1925 film by Louis J. Gasnier

The Parasite is a 1925 American silent society drama film produced by B. P. Schulberg, and distributed by Al Lichtman and Preferred Pictures. The film was based on the 1913 novel The Parasite by Helen Reimensnyder Martin. It starred Owen Moore, Madge Bellamy, and Mary Carr.

==Plot==
As described in a review in a film magazine, Laura Randall, the divorced wife of Arthur Randall, tries to win him back when he becomes prominent. She especially hates Joan Laird, whom she calls a parasite because she imposes on her friends.

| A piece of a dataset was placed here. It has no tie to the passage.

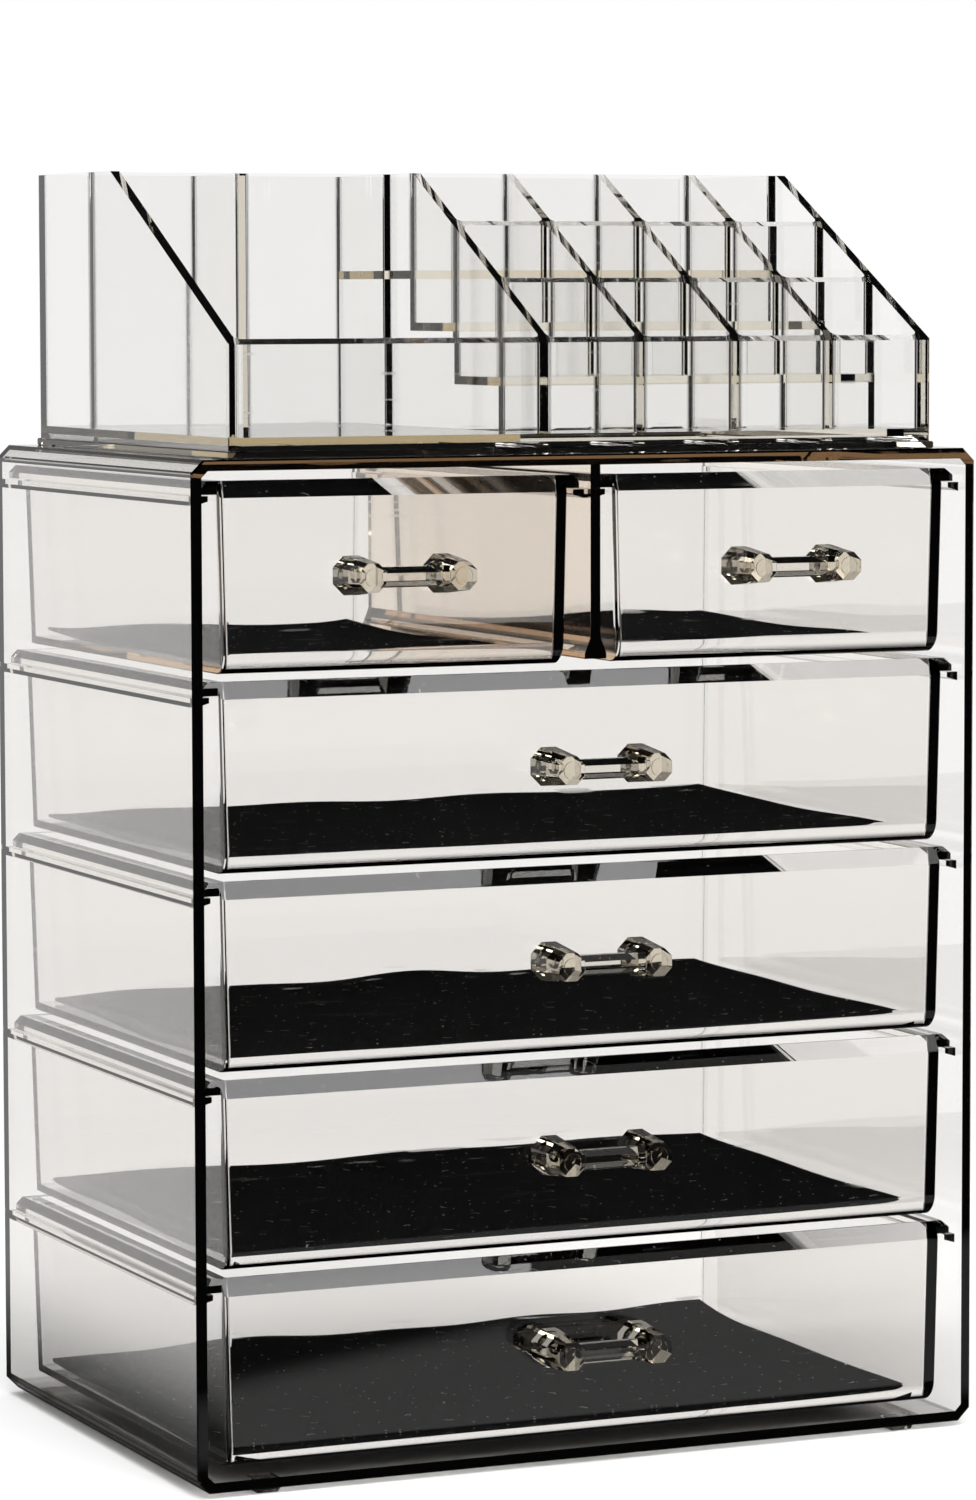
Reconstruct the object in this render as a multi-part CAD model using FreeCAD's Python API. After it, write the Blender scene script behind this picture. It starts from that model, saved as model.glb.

Joan does this because her of her mother's pride which prevents her from earning her living. Arthur's son Bertie becomes ill and insists that Joan remain with him, so Arthur takes her and her mother to her home. Although Laura shrinks away from the boy when she thinks he has smallpox, she persists in trying to win Arthur back. Arthur sees Joan with her friend Doctor Brooks and begins to believe that she may be an adventuress. Laura kidnaps the boy and Joan follows. Laura and Doctor Brooks are killed in an automobile accident out in the country, but Joan finds the boy. Because she has injured her foot, she is unable to go for aid. To prevent the boy from starving, Joan cuts her arm so that her blood can sustain the boy. Arthur finds them and realizes by her sacrifice that her character is true blue. Soon after, Joan and Arthur are married.

==Preservation==
A print of The Parasite is in the collection of the Library of Congress.